I’ve returned home and have tried to pick up where I left off, but with such a break, I’ve lost all the momentum I had last week. I took my notebooks with me but didn’t have a moment to do anything productive. You might think that the time spent drinking beer would have been perfect time to do some writing, develop a character or work on the plot lines, but it never happened. I was tired and just needed downtime.

This is life. We need a balance between the various different parts of our lives or nothing will function properly. So what is the best way to get the right balance?

At the moment, I have a lot of different thoughts going on with my book. I have a rough outline of the plot along with who will be involved in it. I dip in and out of ideas and write as my whim takes me. This is great when I have time to sit and think and write, but what about when I only have the occasional half hour here or there to attend to the book? I need more structure.

Everything I have done to date is at a top level, bird’s eye view of the project as a whole. If I want this to succeed then I need to become more granular about all the aspects of the story. I know that I have a world, but what fills it? There must be hundreds of houses, shops, roads, signposts in a town. The countryside needs fields and trees, hills and valleys, even cliffs and mountains where necessary. There needs to be weather. How do all these things interact with each other?

Going granular

The granular level says that one character must live in one house and go to a series of other locations. These other locations will be owned, run or visited by other people. So why not take the main character and describe where he fits in, concentrating on his detail and bringing in other people and other locations as I go. This means there will be a definite path to complete the structure behind all the different places in the story. In short, I am preparing the scaffolding for the story, but in an organised fashion.

So how does this help my motivation? It doesn’t, I still need to motivate myself to write, even when I’m tired or only have a small window of opportunity. The good news is that I won’t have to think about what I’m going to write about as it will follow on from the last thing that was written.

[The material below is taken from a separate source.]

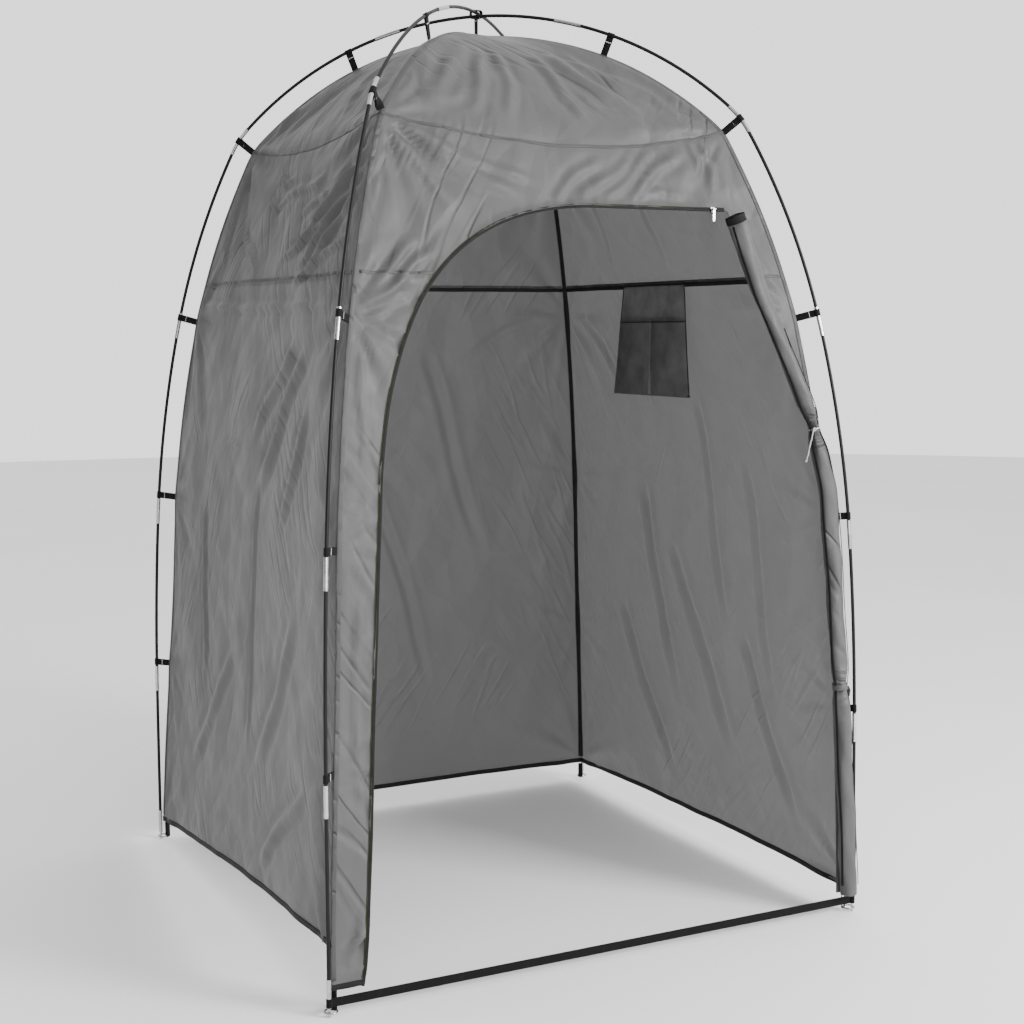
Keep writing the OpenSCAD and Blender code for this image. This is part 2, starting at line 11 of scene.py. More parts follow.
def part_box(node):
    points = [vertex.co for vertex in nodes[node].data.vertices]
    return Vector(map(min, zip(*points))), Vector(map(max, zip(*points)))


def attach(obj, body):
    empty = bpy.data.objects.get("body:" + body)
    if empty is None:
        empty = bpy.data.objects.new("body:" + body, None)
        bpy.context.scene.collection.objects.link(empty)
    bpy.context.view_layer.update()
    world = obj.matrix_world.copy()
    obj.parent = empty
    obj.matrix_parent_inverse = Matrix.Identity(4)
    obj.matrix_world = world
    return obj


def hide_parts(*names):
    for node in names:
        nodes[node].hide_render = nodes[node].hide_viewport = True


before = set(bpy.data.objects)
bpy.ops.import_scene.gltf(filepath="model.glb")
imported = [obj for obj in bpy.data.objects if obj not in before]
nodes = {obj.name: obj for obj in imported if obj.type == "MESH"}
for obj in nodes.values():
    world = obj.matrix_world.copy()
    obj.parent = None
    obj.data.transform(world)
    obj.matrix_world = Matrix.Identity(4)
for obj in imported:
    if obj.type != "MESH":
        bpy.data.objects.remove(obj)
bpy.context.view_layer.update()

I read that a good way to bring back the thoughts of a previous writing session is to stop in mid dialog. A conversation is very emotive and it should be easy to pick up what the characters motivations were in the follow up writing session. I think my motivation will come through ending a writing session with the plan of what needs to be described next. That way I will be able to pick up from where I left off, perhaps by writing about a shop the protagonist is about to visit, or about the character that is going to give him his next bag of magic beans.